*Goal*:
Start at the line that has "for name, piece" and stop at the line that has "depsgraph = bpy.context.evaluated_depsgraph_get()". Print those lines and all lines between them exactly, and nothing more.

*Available data*:
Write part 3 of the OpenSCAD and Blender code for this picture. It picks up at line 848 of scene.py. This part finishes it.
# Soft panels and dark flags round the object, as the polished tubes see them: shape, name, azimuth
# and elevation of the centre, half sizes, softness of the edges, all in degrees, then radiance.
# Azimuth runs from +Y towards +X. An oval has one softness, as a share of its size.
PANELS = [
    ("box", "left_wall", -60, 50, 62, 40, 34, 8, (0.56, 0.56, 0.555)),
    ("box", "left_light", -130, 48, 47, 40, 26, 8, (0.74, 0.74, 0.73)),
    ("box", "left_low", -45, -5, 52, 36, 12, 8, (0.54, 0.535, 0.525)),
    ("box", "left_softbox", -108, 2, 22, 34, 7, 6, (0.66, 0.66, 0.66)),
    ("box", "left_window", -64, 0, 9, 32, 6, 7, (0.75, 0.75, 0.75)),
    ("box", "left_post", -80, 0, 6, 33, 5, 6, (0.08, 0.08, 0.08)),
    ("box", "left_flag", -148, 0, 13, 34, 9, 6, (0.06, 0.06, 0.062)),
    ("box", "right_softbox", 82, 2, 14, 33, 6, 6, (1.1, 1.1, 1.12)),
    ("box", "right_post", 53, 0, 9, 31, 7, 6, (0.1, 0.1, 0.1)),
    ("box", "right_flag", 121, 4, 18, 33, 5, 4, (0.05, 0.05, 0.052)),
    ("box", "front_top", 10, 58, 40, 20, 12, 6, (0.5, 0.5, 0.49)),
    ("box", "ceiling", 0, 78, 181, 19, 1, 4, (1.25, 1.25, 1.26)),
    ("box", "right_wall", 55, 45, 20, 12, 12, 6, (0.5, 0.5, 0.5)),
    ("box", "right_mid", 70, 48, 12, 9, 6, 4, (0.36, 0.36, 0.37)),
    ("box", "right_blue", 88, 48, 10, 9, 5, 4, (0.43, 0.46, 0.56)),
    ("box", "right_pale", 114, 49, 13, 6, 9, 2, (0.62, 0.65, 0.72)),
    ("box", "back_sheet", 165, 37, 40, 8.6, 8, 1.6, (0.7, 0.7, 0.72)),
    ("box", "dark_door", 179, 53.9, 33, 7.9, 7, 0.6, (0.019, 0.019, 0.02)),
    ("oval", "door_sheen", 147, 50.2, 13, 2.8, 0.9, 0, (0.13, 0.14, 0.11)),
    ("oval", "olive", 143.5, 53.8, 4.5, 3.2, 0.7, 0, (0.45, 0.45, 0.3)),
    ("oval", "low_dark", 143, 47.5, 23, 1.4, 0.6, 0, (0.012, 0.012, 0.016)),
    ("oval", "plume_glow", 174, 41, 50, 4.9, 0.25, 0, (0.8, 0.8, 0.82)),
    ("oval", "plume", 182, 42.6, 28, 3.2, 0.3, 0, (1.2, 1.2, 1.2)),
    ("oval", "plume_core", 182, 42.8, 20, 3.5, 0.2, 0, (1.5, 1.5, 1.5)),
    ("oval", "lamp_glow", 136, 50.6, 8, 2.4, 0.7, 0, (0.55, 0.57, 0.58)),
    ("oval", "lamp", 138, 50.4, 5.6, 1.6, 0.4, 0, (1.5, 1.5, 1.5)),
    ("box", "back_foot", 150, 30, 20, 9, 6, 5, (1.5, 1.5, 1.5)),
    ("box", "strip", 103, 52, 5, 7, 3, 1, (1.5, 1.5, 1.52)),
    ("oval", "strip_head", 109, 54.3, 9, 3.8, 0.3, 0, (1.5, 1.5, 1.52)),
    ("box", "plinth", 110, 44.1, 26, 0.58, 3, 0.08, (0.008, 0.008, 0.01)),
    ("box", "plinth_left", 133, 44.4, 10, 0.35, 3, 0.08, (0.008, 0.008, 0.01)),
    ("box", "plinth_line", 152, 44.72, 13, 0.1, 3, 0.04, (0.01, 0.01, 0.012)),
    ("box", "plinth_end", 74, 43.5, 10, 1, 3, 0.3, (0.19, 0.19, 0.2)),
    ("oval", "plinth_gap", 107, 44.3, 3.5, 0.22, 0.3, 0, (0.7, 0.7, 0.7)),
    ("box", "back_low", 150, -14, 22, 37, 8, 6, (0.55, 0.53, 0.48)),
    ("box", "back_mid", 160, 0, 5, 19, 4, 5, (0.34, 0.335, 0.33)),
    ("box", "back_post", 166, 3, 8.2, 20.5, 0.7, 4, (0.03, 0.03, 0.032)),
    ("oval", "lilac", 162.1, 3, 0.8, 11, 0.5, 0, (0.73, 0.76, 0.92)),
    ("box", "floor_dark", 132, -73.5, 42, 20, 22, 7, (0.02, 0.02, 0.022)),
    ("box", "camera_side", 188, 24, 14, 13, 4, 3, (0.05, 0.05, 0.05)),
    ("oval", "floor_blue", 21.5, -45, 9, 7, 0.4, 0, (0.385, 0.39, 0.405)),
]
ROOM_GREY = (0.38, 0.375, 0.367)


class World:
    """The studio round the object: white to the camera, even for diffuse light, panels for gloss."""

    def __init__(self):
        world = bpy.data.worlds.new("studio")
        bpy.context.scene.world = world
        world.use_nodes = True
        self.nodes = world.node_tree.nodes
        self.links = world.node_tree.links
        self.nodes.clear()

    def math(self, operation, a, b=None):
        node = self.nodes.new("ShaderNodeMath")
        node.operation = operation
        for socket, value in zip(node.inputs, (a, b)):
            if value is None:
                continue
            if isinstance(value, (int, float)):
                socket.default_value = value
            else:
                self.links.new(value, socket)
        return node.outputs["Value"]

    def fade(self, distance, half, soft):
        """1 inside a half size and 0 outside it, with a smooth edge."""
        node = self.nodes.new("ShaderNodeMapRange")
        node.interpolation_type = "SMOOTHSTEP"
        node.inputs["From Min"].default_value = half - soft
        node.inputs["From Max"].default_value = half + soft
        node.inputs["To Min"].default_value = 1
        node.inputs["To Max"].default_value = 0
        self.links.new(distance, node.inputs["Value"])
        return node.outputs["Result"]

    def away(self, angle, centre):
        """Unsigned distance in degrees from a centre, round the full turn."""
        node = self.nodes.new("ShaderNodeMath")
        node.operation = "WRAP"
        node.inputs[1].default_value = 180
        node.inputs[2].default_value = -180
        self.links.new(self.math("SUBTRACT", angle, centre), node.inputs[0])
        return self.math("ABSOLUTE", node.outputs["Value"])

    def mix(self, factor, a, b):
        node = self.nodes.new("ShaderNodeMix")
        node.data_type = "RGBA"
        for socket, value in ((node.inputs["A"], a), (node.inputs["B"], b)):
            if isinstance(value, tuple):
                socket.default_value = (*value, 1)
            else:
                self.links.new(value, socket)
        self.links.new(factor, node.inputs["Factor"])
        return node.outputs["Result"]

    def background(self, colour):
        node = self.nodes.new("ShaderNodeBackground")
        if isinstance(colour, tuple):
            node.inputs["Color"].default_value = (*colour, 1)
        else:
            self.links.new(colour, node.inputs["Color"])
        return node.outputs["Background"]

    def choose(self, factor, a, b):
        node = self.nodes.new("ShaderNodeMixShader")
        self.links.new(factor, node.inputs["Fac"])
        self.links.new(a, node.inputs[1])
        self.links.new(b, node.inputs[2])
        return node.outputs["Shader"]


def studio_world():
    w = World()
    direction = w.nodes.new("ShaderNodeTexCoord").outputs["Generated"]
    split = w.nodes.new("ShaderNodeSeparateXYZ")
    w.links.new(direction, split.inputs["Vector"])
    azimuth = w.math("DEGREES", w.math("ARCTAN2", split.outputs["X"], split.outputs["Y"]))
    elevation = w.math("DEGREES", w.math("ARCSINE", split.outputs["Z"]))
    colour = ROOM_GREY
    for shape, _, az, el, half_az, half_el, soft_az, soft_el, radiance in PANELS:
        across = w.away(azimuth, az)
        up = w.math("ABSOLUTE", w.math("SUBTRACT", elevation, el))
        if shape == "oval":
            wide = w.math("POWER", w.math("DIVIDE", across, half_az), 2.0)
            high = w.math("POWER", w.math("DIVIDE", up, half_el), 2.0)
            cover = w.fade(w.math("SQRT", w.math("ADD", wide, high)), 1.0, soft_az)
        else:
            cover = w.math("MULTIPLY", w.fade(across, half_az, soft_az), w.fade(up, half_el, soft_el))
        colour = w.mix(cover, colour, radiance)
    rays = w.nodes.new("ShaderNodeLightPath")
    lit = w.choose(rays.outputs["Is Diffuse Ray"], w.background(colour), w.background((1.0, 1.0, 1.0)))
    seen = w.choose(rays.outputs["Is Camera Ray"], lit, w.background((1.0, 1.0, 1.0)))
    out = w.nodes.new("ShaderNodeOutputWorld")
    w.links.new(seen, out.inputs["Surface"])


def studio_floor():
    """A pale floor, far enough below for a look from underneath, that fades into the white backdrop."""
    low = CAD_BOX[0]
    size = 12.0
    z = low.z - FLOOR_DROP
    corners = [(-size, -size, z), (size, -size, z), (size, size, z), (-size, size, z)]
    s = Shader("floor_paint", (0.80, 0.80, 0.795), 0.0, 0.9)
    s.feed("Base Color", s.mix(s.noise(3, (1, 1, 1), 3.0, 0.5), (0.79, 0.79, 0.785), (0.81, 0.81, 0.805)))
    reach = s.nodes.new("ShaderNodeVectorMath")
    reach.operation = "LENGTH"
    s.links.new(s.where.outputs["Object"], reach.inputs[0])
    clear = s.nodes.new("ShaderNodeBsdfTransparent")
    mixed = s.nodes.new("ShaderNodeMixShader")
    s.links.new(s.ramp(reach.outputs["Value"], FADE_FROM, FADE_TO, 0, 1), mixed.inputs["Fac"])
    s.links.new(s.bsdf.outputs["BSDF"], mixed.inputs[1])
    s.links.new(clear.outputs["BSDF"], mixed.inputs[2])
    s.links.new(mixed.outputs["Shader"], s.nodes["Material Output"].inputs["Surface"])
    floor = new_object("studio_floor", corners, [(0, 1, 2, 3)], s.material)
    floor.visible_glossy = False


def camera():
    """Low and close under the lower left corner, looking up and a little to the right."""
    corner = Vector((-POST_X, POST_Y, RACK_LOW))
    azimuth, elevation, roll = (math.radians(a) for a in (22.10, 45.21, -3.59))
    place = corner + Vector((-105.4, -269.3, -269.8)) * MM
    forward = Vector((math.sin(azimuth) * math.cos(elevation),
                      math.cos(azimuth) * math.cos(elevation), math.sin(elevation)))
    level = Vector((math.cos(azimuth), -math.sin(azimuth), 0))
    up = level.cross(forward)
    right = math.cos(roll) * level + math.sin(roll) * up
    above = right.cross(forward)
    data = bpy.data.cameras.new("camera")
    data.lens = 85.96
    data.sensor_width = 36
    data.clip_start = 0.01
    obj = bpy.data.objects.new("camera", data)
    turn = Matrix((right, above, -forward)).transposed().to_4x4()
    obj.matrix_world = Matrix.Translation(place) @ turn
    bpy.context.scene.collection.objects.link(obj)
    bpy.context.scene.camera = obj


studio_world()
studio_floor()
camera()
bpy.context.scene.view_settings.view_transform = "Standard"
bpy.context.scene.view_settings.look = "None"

* * *

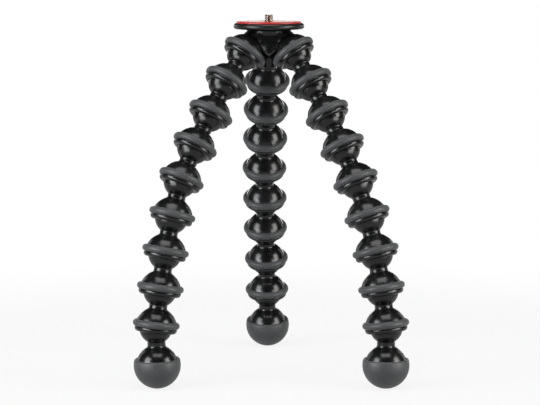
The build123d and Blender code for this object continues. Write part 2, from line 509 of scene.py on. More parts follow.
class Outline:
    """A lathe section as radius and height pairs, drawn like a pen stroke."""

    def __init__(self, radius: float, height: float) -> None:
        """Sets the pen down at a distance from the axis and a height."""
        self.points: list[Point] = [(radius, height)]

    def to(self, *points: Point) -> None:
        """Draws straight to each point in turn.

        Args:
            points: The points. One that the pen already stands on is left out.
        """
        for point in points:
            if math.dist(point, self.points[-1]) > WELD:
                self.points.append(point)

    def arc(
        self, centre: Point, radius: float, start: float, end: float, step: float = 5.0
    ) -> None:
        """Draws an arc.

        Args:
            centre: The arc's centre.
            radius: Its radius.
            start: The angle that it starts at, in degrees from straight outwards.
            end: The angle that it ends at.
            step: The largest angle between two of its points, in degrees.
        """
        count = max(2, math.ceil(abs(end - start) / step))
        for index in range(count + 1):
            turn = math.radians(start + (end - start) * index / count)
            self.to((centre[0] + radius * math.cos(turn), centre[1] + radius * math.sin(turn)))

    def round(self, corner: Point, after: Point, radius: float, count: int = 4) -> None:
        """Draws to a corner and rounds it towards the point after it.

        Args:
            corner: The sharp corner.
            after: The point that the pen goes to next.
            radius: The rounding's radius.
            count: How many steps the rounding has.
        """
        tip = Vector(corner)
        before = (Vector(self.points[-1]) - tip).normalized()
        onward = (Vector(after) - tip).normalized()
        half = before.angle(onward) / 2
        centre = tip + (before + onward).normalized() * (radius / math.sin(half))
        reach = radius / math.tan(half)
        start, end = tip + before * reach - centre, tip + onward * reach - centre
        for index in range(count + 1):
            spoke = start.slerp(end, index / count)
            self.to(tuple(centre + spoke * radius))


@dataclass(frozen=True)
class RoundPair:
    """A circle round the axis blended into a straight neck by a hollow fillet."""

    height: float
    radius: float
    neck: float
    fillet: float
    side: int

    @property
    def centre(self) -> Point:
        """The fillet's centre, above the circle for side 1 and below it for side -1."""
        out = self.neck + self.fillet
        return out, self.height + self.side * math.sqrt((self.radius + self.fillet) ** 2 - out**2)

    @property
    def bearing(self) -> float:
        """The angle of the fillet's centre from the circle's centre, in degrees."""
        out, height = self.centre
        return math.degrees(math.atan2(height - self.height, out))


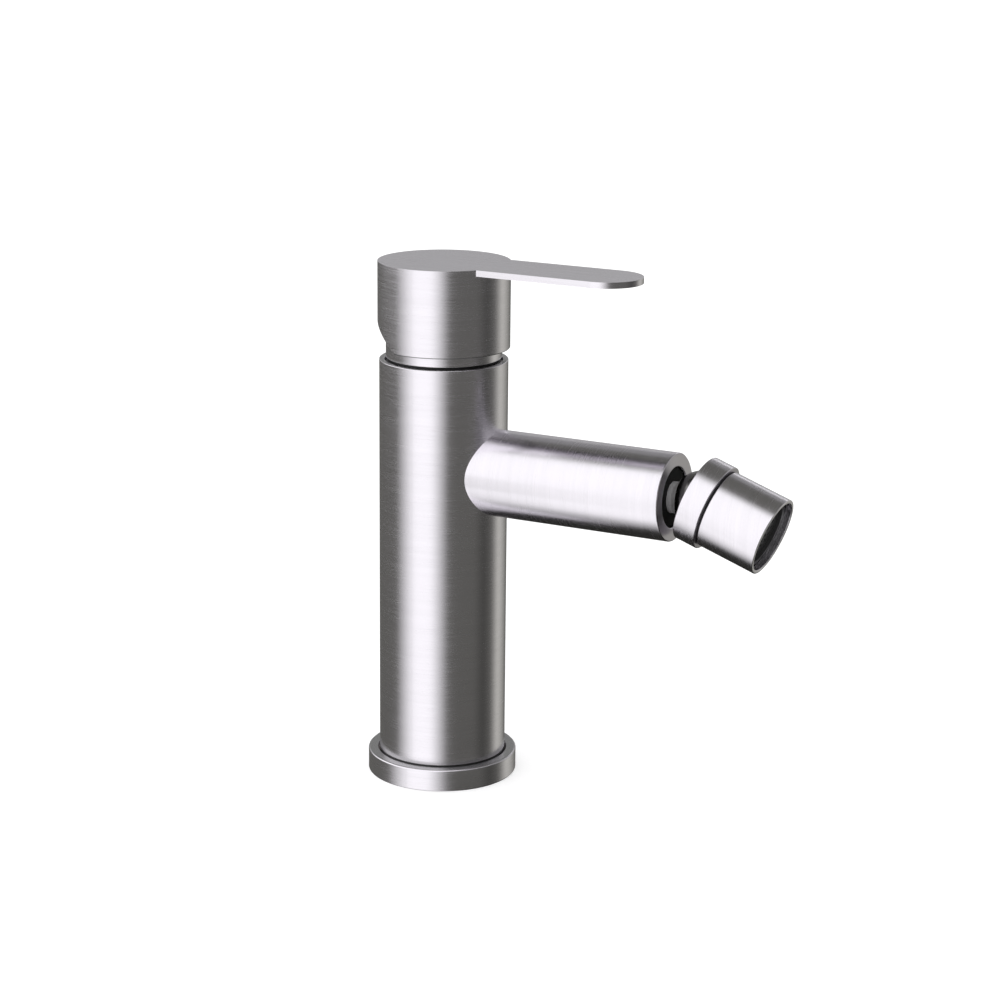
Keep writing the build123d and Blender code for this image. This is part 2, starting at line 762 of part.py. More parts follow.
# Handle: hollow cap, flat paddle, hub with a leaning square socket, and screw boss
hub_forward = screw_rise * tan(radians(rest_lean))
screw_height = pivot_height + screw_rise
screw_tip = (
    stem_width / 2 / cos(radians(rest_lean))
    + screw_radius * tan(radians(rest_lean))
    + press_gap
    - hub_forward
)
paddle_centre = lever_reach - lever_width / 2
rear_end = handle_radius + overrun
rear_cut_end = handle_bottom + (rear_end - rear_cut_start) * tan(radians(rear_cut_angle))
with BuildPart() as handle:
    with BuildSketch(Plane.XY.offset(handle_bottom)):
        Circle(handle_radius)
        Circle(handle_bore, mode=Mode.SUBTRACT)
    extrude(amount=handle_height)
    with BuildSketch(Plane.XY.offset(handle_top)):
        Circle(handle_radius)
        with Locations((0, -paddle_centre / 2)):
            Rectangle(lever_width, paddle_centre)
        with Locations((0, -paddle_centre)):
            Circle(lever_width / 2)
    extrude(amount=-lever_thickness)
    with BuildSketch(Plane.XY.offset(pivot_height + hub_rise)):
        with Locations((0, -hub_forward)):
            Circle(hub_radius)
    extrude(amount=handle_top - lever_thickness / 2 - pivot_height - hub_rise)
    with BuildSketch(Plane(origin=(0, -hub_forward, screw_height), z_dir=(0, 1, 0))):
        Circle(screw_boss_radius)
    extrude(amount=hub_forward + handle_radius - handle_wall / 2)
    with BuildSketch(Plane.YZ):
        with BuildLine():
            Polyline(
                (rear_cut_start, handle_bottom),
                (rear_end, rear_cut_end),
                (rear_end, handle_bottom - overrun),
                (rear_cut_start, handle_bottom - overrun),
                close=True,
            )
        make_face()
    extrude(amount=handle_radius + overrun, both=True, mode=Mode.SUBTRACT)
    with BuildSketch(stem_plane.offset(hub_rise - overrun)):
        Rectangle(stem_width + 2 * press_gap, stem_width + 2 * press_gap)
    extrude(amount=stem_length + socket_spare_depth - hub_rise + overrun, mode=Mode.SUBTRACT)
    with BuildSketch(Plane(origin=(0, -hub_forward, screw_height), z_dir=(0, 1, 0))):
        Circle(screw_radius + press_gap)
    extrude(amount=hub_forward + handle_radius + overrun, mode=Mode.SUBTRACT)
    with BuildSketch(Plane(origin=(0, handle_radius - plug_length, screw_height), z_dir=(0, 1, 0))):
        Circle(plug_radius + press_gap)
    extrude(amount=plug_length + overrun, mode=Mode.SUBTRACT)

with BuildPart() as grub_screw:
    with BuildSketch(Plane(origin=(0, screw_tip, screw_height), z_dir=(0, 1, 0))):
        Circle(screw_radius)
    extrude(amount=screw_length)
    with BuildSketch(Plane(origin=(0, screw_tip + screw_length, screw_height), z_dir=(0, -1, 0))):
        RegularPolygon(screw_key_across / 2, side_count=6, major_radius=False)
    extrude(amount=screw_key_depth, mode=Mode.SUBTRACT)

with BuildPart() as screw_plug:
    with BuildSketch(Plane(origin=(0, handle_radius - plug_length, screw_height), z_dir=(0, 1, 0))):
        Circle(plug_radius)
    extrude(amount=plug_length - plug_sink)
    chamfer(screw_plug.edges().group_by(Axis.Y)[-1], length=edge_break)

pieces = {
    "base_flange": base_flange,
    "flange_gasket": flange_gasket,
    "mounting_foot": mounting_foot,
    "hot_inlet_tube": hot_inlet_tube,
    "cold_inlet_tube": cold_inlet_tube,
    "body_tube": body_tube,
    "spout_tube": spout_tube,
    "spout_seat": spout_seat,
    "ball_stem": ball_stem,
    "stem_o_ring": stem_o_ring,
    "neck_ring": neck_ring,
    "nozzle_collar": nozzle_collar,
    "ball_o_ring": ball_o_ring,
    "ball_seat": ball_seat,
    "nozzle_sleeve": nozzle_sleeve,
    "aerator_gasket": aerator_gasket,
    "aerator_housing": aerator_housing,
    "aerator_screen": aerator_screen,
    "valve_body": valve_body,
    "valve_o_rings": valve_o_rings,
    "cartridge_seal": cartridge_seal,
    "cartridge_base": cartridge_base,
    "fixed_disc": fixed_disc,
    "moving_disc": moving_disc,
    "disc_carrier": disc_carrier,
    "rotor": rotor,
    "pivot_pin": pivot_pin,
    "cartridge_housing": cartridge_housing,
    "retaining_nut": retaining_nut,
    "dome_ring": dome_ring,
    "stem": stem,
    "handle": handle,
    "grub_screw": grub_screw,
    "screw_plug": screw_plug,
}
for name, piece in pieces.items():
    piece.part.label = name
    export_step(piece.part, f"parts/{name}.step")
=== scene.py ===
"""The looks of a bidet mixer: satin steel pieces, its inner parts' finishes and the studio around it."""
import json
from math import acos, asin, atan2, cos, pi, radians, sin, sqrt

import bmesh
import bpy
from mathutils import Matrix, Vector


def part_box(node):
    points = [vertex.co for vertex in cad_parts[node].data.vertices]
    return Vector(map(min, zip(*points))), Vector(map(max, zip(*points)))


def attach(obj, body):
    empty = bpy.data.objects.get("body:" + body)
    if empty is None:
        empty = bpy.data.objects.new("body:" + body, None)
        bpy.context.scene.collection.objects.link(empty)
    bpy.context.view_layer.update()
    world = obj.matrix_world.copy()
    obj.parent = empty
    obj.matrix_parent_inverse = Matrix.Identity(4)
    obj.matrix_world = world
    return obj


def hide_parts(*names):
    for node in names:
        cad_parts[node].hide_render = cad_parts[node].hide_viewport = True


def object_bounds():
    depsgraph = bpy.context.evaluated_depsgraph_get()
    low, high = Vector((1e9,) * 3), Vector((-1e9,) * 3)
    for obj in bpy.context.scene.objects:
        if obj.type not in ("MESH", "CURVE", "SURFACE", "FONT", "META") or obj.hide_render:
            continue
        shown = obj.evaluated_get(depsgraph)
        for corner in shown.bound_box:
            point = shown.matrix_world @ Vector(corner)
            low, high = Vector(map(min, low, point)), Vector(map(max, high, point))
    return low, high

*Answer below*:
for name, piece in pieces.items():
    piece.part.label = name
    export_step(piece.part, f"parts/{name}.step")
=== scene.py ===
"""The looks of a bidet mixer: satin steel pieces, its inner parts' finishes and the studio around it."""
import json
from math import acos, asin, atan2, cos, pi, radians, sin, sqrt

import bmesh
import bpy
from mathutils import Matrix, Vector


def part_box(node):
    points = [vertex.co for vertex in cad_parts[node].data.vertices]
    return Vector(map(min, zip(*points))), Vector(map(max, zip(*points)))


def attach(obj, body):
    empty = bpy.data.objects.get("body:" + body)
    if empty is None:
        empty = bpy.data.objects.new("body:" + body, None)
        bpy.context.scene.collection.objects.link(empty)
    bpy.context.view_layer.update()
    world = obj.matrix_world.copy()
    obj.parent = empty
    obj.matrix_parent_inverse = Matrix.Identity(4)
    obj.matrix_world = world
    return obj


def hide_parts(*names):
    for node in names:
        cad_parts[node].hide_render = cad_parts[node].hide_viewport = True


def object_bounds():
    depsgraph = bpy.context.evaluated_depsgraph_get()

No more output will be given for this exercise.